Each model matches the terrestrial planets’ masses, orbits, and inferred formation timescales, as well as the observed structure of the asteroid belt. Yet each has a potential Achilles’ heel. For the Grand Tack model, it’s unclear whether Jupiter’s outward migration is viable within realistic disks and formation scenarios. For the Low-mass Asteroid Belt model, it’s unclear whether rings of planetesimals really form. For the Early Instability model, we don’t know enough about the timing of the Solar System’s instability. Using all resources available, from exoplanet studies to meteorite analyses to computer simulations, the next steps are to figure out which of these models may represent our system’s true past.

Even now, we can start to piece together the formative events that made our Solar System weird. Jupiter must have grown quickly and starved the inner Solar System, blocking inward-drifting pebbles to prevent the terrestrial embryos from growing massive enough to migrate. Later, Jupiter blocked the inward migration of Uranus and Neptune, which can be thought of as failed super-Earths. But Jupiter’s migration cannot have brought it too close to the terrestrial planet region, or else Earth’s growth would have been violently disrupted; perhaps, as in the Grand Tack model, Jupiter was held back by Saturn’s presence. Similarly, Jupiter’s instability could not have been too strong. According to our models, the instability involved strong gravitational scattering between Jupiter and an ice giant (a sibling of Uranus and Neptune that later was ejected), but Saturn and Jupiter never scattered off of each other. Earth would not have survived if they had.

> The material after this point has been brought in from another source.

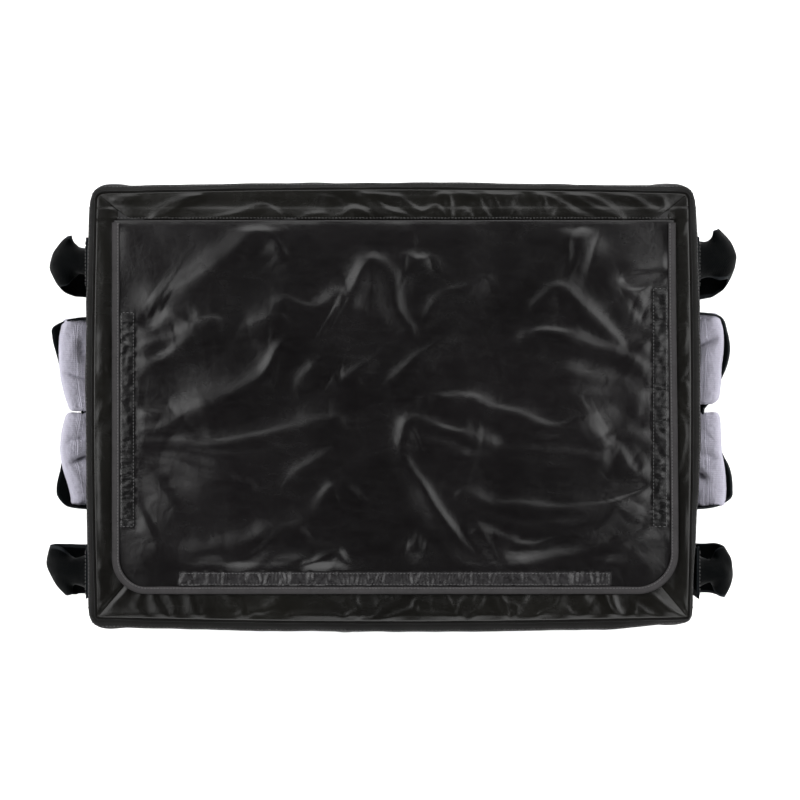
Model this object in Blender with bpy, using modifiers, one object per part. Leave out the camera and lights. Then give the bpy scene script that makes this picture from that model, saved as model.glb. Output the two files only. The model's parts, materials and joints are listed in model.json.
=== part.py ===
"""Top-loading insulated food carrier.

A soft box of coated nylon over foam boards, with a stiff base board, a wipe-clean
liner tub and a padded top frame round the mouth.  The lid is a flap hinged on the
back seam, with a foam plug that drops into the mouth, an edge binding on three
sides and three strips of hook tape that meet three strips of loop tape on the
frame.  Each end has a padded webbing grab handle and two webbing lift loops over
two straps that pass under the base.

Metres, +Z up, origin at the centre of the footprint on the floor.
"""

import math

import bmesh
import bpy
from mathutils import Vector

# ------------------------------------------------------------------ dimensions
HALF_X = 0.3030        # half length of the shell at its corners
BOW_X = 0.0035         # how far the ends bulge at their middle
FRONT_Y = -0.2193      # front face at its corners
BACK_Y = 0.2193        # back face at its corners
BOW_Y = 0.0045         # bulge of the front and the back
CORNER_R = 0.0120      # vertical corner radius
CLOTH = 0.0020         # shell cloth with its backing
WALL_Z0 = 0.0050       # lower edge of the wall panels
WALL_Z1 = 0.2780       # upper seam of the wall panels
BOTTOM_Z0, BOTTOM_Z1 = 0.0025, 0.0045
BOARD_Z0, BOARD_Z1 = 0.0050, 0.0085
FOAM_T = 0.0200        # wall foam
FOAM_X = 0.2960        # outer face of the end foam
FOAM_FRONT, FOAM_BACK = -0.2123, 0.2123
FOAM_Z0, FOAM_Z1 = 0.0090, 0.2650
FOAM_BASE_T = 0.0180
LINER_T = 0.0008
MOUTH_X = 0.2545       # half length of the mouth in the top frame
MOUTH_FRONT, MOUTH_BACK = -0.1640, 0.1795
FRAME_Z0, FRAME_Z1 = 0.2665, 0.2775   # foam core of the top frame
RIM_Z0, RIM_Z1 = 0.2785, 0.2800       # cloth of the top frame
LOOP_TAPE_Z = (0.2803, 0.2813)
HOOK_TAPE_Z = (0.2816, 0.2826)
TAPES = {              # x0, x1, y0, y1 of the closing tapes
    "left": (-0.2725, -0.2575, -0.1225, 0.0945),
    "right": (0.2595, 0.2755, -0.1225, 0.1185),
    "front": (-0.2135, 0.2175, -0.1805, -0.1665),
}
LID_LEFT, LID_RIGHT = -0.2795, 0.2840
LID_FRONT, LID_BACK = -0.1875, 0.1830
LID_R = 0.0330         # rounded front corners of the flap
LID_Z0, LID_Z1 = 0.2830, 0.2850
BINDING_W = 0.0070
HINGE_Y, HINGE_Z = 0.1835, 0.2855
PLUG_X, PLUG_FRONT, PLUG_BACK = 0.2494, -0.1584, 0.1734
PLUG_Z = 0.2688
WEBBING_W = 0.0508     # wide webbing
WEBBING_T = 0.0020
STRAP_Y = {"back": 0.1440, "front": -0.1700}
STRAP_X = 0.3066
LOOP_X = 0.3089
LOOP_OUT = 0.0440
HANDLE_Z = 0.1850
HANDLE_Y = -0.0070     # the middle tack of the grab handles
HANDLE_FACE = 0.3090   # outer face of the handle's base strap
HANDLE_AXIS = 0.0060   # how far off that face the handle swings
PAD_T = 0.0085

# ------------------------------------------------------------------ scene
for old in list(bpy.data.objects):
    bpy.data.objects.remove(old, do_unlink=True)

carrier = bpy.data.collections.new("insulated_food_carrier")
bpy.context.scene.collection.children.link(carrier)


def finish(name, colour, roughness, metallic=0.0):
    made = bpy.data.materials.new(name)
    made.use_nodes = True
    shader = made.node_tree.nodes["Principled BSDF"]
    shader.inputs["Base Color"].default_value = (*colour, 1.0)
    shader.inputs["Roughness"].default_value = roughness
    shader.inputs["Metallic"].default_value = metallic
    made.diffuse_color = (*colour, 1.0)
    return made


PALETTE = {
    "coated_nylon": ((0.012, 0.011, 0.011), 0.38),
    "lid_nylon": ((0.012, 0.011, 0.012), 0.34),
    "webbing": ((0.008, 0.009, 0.010), 0.70),
    "binding": ((0.050, 0.047, 0.048), 0.65),
    "knit": ((0.40, 0.39, 0.46), 0.90),
    "foam": ((0.75, 0.75, 0.72), 0.95),
    "board": ((0.10, 0.10, 0.10), 0.60),
    "liner": ((0.50, 0.51, 0.53), 0.35),
    "hook_tape": ((0.015, 0.015, 0.016), 0.60),
    "loop_tape": ((0.018, 0.018, 0.019), 0.95),
}


def place(name, mesh, kind):
    obj = bpy.data.objects.new(name, mesh)
    obj.data.materials.append(finish(name + "_finish", *PALETTE[kind]))
    carrier.objects.link(obj)
    return obj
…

What all the models tell us is that planetary formation is a dynamic process, marked by big instabilities and lurching movements. No wonder there is such a dizzying array of systems out there. We’ve long wondered whether the Earth is normal or an oddball. The answer is, it is both. The processes shaping our Solar System were commonplace, but the outcome was unusual. Still unknown: Is the Solar System unique?